[Begin]

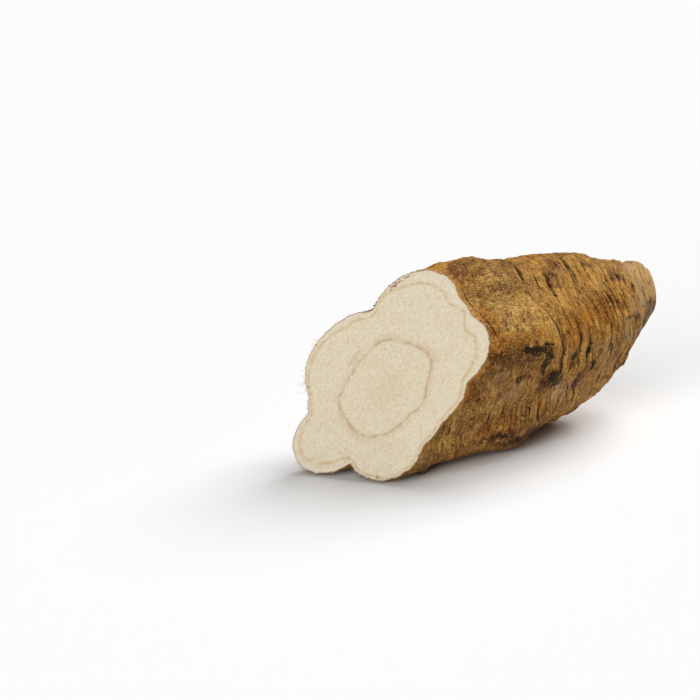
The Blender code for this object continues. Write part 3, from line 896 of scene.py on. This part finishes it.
def noise_patterns(tree, spot, table):
    """Noise for each row: size along and across in mm, detail, roughness, distortion."""
    made = {}
    for name, (along, across, detail, rough, distort) in table.items():
        per_mm = (1 / along, 1 / across, 1 / across)
        scaled = add_node(tree, "VectorMath", {0: spot, 1: per_mm}, operation="MULTIPLY")
        made[name] = add_node(tree, "TexNoise", {
            "Vector": scaled, "Scale": 1.0, "Detail": detail, "Roughness": rough, "Distortion": distort,
        })
        if name in DRAWN_AS_LINES:
            from_middle = add_node(tree, "Math", {0: made[name], 1: 0.5}, operation="SUBTRACT")
            made[name] = add_node(tree, "Math", {0: from_middle}, operation="ABSOLUTE")
    return made


def cut_masks(tree, table):
    """Numbers from 0 to 1 for each row: a source, where the mask starts and where it is full.
    A fourth value limits it: a number, or the name of a mask made before."""
    made = {}
    for name, (source, start, full, *limits) in table.items():
        made[name] = add_node(
            tree, "MapRange", {"Value": source, "From Min": start, "From Max": full},
            interpolation_type="SMOOTHSTEP",
        )
        for limit in limits:
            limit = made[limit] if isinstance(limit, str) else limit
            made[name] = add_node(tree, "Math", {0: made[name], 1: limit}, operation="MULTIPLY")
    return made


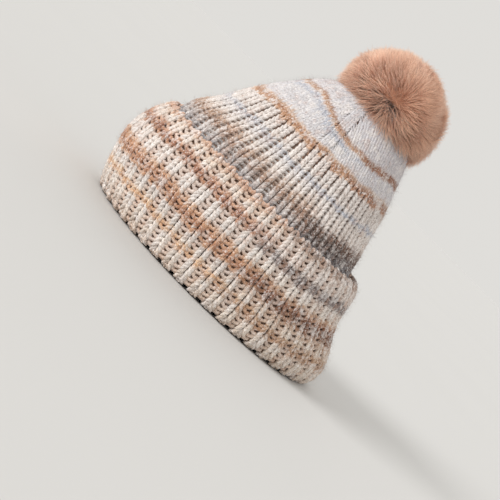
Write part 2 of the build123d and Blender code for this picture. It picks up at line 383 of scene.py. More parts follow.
class ScatterTree:
    """Geometry nodes that set a shape on each point of a guide and make one mesh of them."""

    INPUTS = (("Shape", "NodeSocketObject"), ("Finish", "NodeSocketMaterial"),
              ("Turn", "NodeSocketFloat"), ("Grow", "NodeSocketFloat"),
              ("Seed", "NodeSocketInt"))

    def __init__(self) -> None:
        """Builds the tree once; every row of stitches, hairs and fibres uses it."""
        self.tree = bpy.data.node_groups.new("set_along_guide", "GeometryNodeTree")
        face = self.tree.interface
        face.new_socket("Guide", in_out="INPUT", socket_type="NodeSocketGeometry")
        self.sockets = {name: face.new_socket(name, in_out="INPUT", socket_type=kind)
                        for name, kind in self.INPUTS}
        face.new_socket("Mesh", in_out="OUTPUT", socket_type="NodeSocketGeometry")
        start = self._node("NodeGroupInput", {}, {})
        given = start.outputs
        across = self._node("GeometryNodeInputNamedAttribute", {"data_type": "FLOAT_VECTOR"},
                            {"Name": "across"})
        outward = self._node("GeometryNodeInputNamedAttribute", {"data_type": "FLOAT_VECTOR"},
                             {"Name": "outward"})
        size = self._node("GeometryNodeInputNamedAttribute", {"data_type": "FLOAT_VECTOR"},
                          {"Name": "size"})
        axes = self._node("FunctionNodeAxesToRotation",
                          {"primary_axis": "Z", "secondary_axis": "X"},
                          {0: self._first(outward), 1: self._first(across)})
        back = self._node("ShaderNodeMath", {"operation": "MULTIPLY"},
                          {0: given["Turn"], 1: -1.0})
        turn = self._node("FunctionNodeRandomValue", {"data_type": "FLOAT"},
                          {"Min": back.outputs[0], "Max": given["Turn"],
                           "Seed": given["Seed"]})
        euler = self._node("ShaderNodeCombineXYZ", {}, {2: self._first(turn)})
        spin = self._node("FunctionNodeEulerToRotation", {}, {0: euler.outputs[0]})
        turned = self._node("FunctionNodeRotateRotation", {"rotation_space": "LOCAL"},
                            {0: axes.outputs[0], 1: spin.outputs[0]})
        least = self._node("ShaderNodeMath", {"operation": "SUBTRACT"},
                           {0: 1.0, 1: given["Grow"]})
        most = self._node("ShaderNodeMath", {"operation": "ADD"}, {0: 1.0, 1: given["Grow"]})
        grow = self._node("FunctionNodeRandomValue", {"data_type": "FLOAT"},
                          {"Min": least.outputs[0], "Max": most.outputs[0],
                           "Seed": given["Seed"]})
        scaled = self._node("ShaderNodeVectorMath", {"operation": "SCALE"},
                            {0: self._first(size), "Scale": self._first(grow)})
        shape = self._node("GeometryNodeObjectInfo", {"transform_space": "ORIGINAL"},
                           {"Object": given["Shape"]})
        placed = self._node("GeometryNodeInstanceOnPoints", {}, {
            "Points": given["Guide"], "Instance": shape.outputs["Geometry"],
            "Rotation": turned.outputs[0], "Scale": scaled.outputs[0]})
        real = self._node("GeometryNodeRealizeInstances", {}, {0: placed.outputs[0]})
        dressed = self._node("GeometryNodeSetMaterial", {},
                             {"Geometry": real.outputs[0], "Material": given["Finish"]})
        self._node("NodeGroupOutput", {}, {0: dressed.outputs[0]})

    def _node(self, kind: str, settings: dict[str, Any], inputs: dict[Any, Any]) -> Any:
        """Adds one node to the tree."""
        node = self.tree.nodes.new(kind)
        for key, value in settings.items():
            setattr(node, key, value)
        fill_sockets(self.tree.links, node, inputs)
        return node

    @staticmethod
    def _first(node: Any) -> Any:
        """A node's first output in use."""
        return next(socket for socket in node.outputs if socket.enabled)

    def run(self, name: str, guide: "Guide", shape: bpy.types.Object,
            finish: bpy.types.Material, seed: int, turn: float = 0.0,
            grow: float = 0.0) -> bpy.types.Object:
        """Sets the shape on the guide's points.

        Args:
            name: the new piece's name.
            guide: where each copy goes.
            shape: the shape that is repeated.
            finish: the material.
            seed: the seed of the random turns and sizes.
            turn: the largest random turn, in radians.
            grow: the largest random change of size.

        Returns:
            The new piece, one plain mesh.
        """
        holder = guide.holder(name + "_guide")
        values = {"Shape": shape, "Finish": finish, "Turn": turn, "Grow": grow, "Seed": seed}
        modifier = holder.modifiers.new("set", "NODES")
        modifier.node_group = self.tree
        for key, value in values.items():
            modifier[self.sockets[key].identifier] = value
        evaluated = holder.evaluated_get(bpy.context.evaluated_depsgraph_get())
        mesh = bpy.data.meshes.new_from_object(evaluated)
        holder.modifiers.remove(modifier)
        bpy.data.objects.remove(holder)
        mesh.name = name
        for extra in ("across", "outward", "size"):
            if extra in mesh.attributes:
                mesh.attributes.remove(mesh.attributes[extra])
        mesh.polygons.foreach_set("use_smooth", np.ones(len(mesh.polygons), dtype=bool))
        piece = bpy.data.objects.new(name, mesh)
        bpy.context.scene.collection.objects.link(piece)
        return piece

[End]

Exercise: Go through the listing and copy all of it exactly.

The answer:
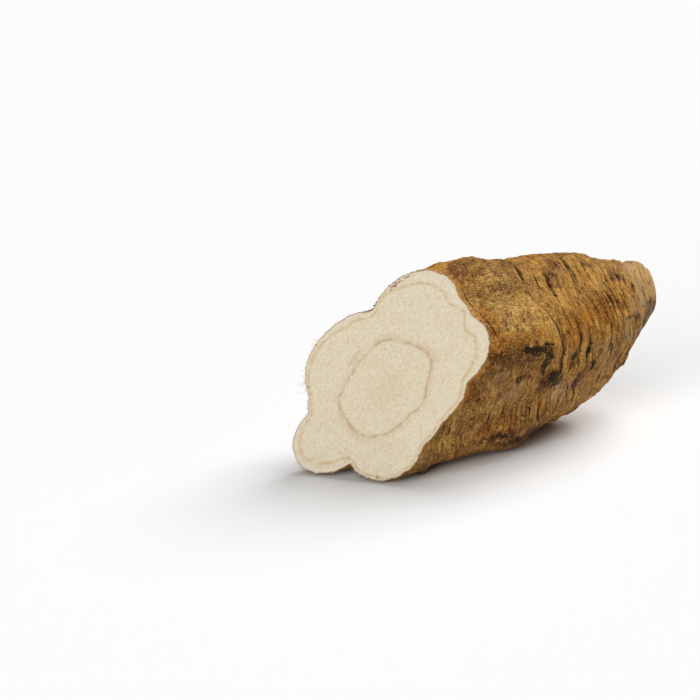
The Blender code for this object continues. Write part 3, from line 896 of scene.py on. This part finishes it.
def noise_patterns(tree, spot, table):
    """Noise for each row: size along and across in mm, detail, roughness, distortion."""
    made = {}
    for name, (along, across, detail, rough, distort) in table.items():
        per_mm = (1 / along, 1 / across, 1 / across)
        scaled = add_node(tree, "VectorMath", {0: spot, 1: per_mm}, operation="MULTIPLY")
        made[name] = add_node(tree, "TexNoise", {
            "Vector": scaled, "Scale": 1.0, "Detail": detail, "Roughness": rough, "Distortion": distort,
        })
        if name in DRAWN_AS_LINES:
            from_middle = add_node(tree, "Math", {0: made[name], 1: 0.5}, operation="SUBTRACT")
            made[name] = add_node(tree, "Math", {0: from_middle}, operation="ABSOLUTE")
    return made


def cut_masks(tree, table):
    """Numbers from 0 to 1 for each row: a source, where the mask starts and where it is full.
    A fourth value limits it: a number, or the name of a mask made before."""
    made = {}
    for name, (source, start, full, *limits) in table.items():
        made[name] = add_node(
            tree, "MapRange", {"Value": source, "From Min": start, "From Max": full},
            interpolation_type="SMOOTHSTEP",
        )
        for limit in limits:
            limit = made[limit] if isinstance(limit, str) else limit
            made[name] = add_node(tree, "Math", {0: made[name], 1: limit}, operation="MULTIPLY")
    return made


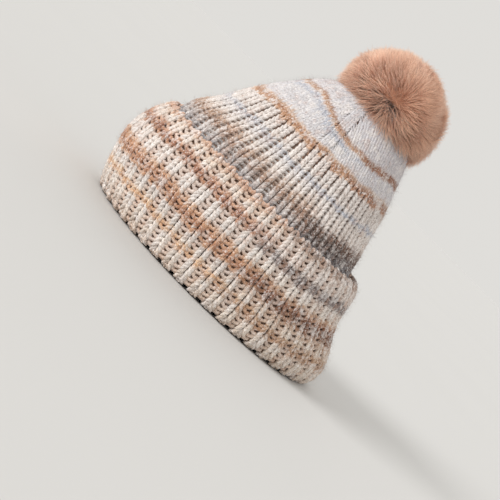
Write part 2 of the build123d and Blender code for this picture. It picks up at line 383 of scene.py. More parts follow.
class ScatterTree:
    """Geometry nodes that set a shape on each point of a guide and make one mesh of them."""

    INPUTS = (("Shape", "NodeSocketObject"), ("Finish", "NodeSocketMaterial"),
              ("Turn", "NodeSocketFloat"), ("Grow", "NodeSocketFloat"),
              ("Seed", "NodeSocketInt"))

    def __init__(self) -> None:
        """Builds the tree once; every row of stitches, hairs and fibres uses it."""
        self.tree = bpy.data.node_groups.new("set_along_guide", "GeometryNodeTree")
        face = self.tree.interface
        face.new_socket("Guide", in_out="INPUT", socket_type="NodeSocketGeometry")
        self.sockets = {name: face.new_socket(name, in_out="INPUT", socket_type=kind)
                        for name, kind in self.INPUTS}
        face.new_socket("Mesh", in_out="OUTPUT", socket_type="NodeSocketGeometry")
        start = self._node("NodeGroupInput", {}, {})
        given = start.outputs
        across = self._node("GeometryNodeInputNamedAttribute", {"data_type": "FLOAT_VECTOR"},
                            {"Name": "across"})
        outward = self._node("GeometryNodeInputNamedAttribute", {"data_type": "FLOAT_VECTOR"},
                             {"Name": "outward"})
        size = self._node("GeometryNodeInputNamedAttribute", {"data_type": "FLOAT_VECTOR"},
                          {"Name": "size"})
        axes = self._node("FunctionNodeAxesToRotation",
                          {"primary_axis": "Z", "secondary_axis": "X"},
                          {0: self._first(outward), 1: self._first(across)})
        back = self._node("ShaderNodeMath", {"operation": "MULTIPLY"},
                          {0: given["Turn"], 1: -1.0})
        turn = self._node("FunctionNodeRandomValue", {"data_type": "FLOAT"},
                          {"Min": back.outputs[0], "Max": given["Turn"],
                           "Seed": given["Seed"]})
        euler = self._node("ShaderNodeCombineXYZ", {}, {2: self._first(turn)})
        spin = self._node("FunctionNodeEulerToRotation", {}, {0: euler.outputs[0]})
        turned = self._node("FunctionNodeRotateRotation", {"rotation_space": "LOCAL"},
                            {0: axes.outputs[0], 1: spin.outputs[0]})
        least = self._node("ShaderNodeMath", {"operation": "SUBTRACT"},
                           {0: 1.0, 1: given["Grow"]})
        most = self._node("ShaderNodeMath", {"operation": "ADD"}, {0: 1.0, 1: given["Grow"]})
        grow = self._node("FunctionNodeRandomValue", {"data_type": "FLOAT"},
                          {"Min": least.outputs[0], "Max": most.outputs[0],
                           "Seed": given["Seed"]})
        scaled = self._node("ShaderNodeVectorMath", {"operation": "SCALE"},
                            {0: self._first(size), "Scale": self._first(grow)})
        shape = self._node("GeometryNodeObjectInfo", {"transform_space": "ORIGINAL"},
                           {"Object": given["Shape"]})
        placed = self._node("GeometryNodeInstanceOnPoints", {}, {
            "Points": given["Guide"], "Instance": shape.outputs["Geometry"],
            "Rotation": turned.outputs[0], "Scale": scaled.outputs[0]})
        real = self._node("GeometryNodeRealizeInstances", {}, {0: placed.outputs[0]})
        dressed = self._node("GeometryNodeSetMaterial", {},
                             {"Geometry": real.outputs[0], "Material": given["Finish"]})
        self._node("NodeGroupOutput", {}, {0: dressed.outputs[0]})

    def _node(self, kind: str, settings: dict[str, Any], inputs: dict[Any, Any]) -> Any:
        """Adds one node to the tree."""
        node = self.tree.nodes.new(kind)
        for key, value in settings.items():
            setattr(node, key, value)
        fill_sockets(self.tree.links, node, inputs)
        return node

    @staticmethod
    def _first(node: Any) -> Any:
        """A node's first output in use."""
        return next(socket for socket in node.outputs if socket.enabled)

    def run(self, name: str, guide: "Guide", shape: bpy.types.Object,
            finish: bpy.types.Material, seed: int, turn: float = 0.0,
            grow: float = 0.0) -> bpy.types.Object:
        """Sets the shape on the guide's points.

        Args:
            name: the new piece's name.
            guide: where each copy goes.
            shape: the shape that is repeated.
            finish: the material.
            seed: the seed of the random turns and sizes.
            turn: the largest random turn, in radians.
            grow: the largest random change of size.

        Returns:
            The new piece, one plain mesh.
        """
        holder = guide.holder(name + "_guide")
        values = {"Shape": shape, "Finish": finish, "Turn": turn, "Grow": grow, "Seed": seed}
        modifier = holder.modifiers.new("set", "NODES")
        modifier.node_group = self.tree
        for key, value in values.items():
            modifier[self.sockets[key].identifier] = value
        evaluated = holder.evaluated_get(bpy.context.evaluated_depsgraph_get())
        mesh = bpy.data.meshes.new_from_object(evaluated)
        holder.modifiers.remove(modifier)
        bpy.data.objects.remove(holder)
        mesh.name = name
        for extra in ("across", "outward", "size"):
            if extra in mesh.attributes:
                mesh.attributes.remove(mesh.attributes[extra])
        mesh.polygons.foreach_set("use_smooth", np.ones(len(mesh.polygons), dtype=bool))
        piece = bpy.data.objects.new(name, mesh)
        bpy.context.scene.collection.objects.link(piece)
        return piece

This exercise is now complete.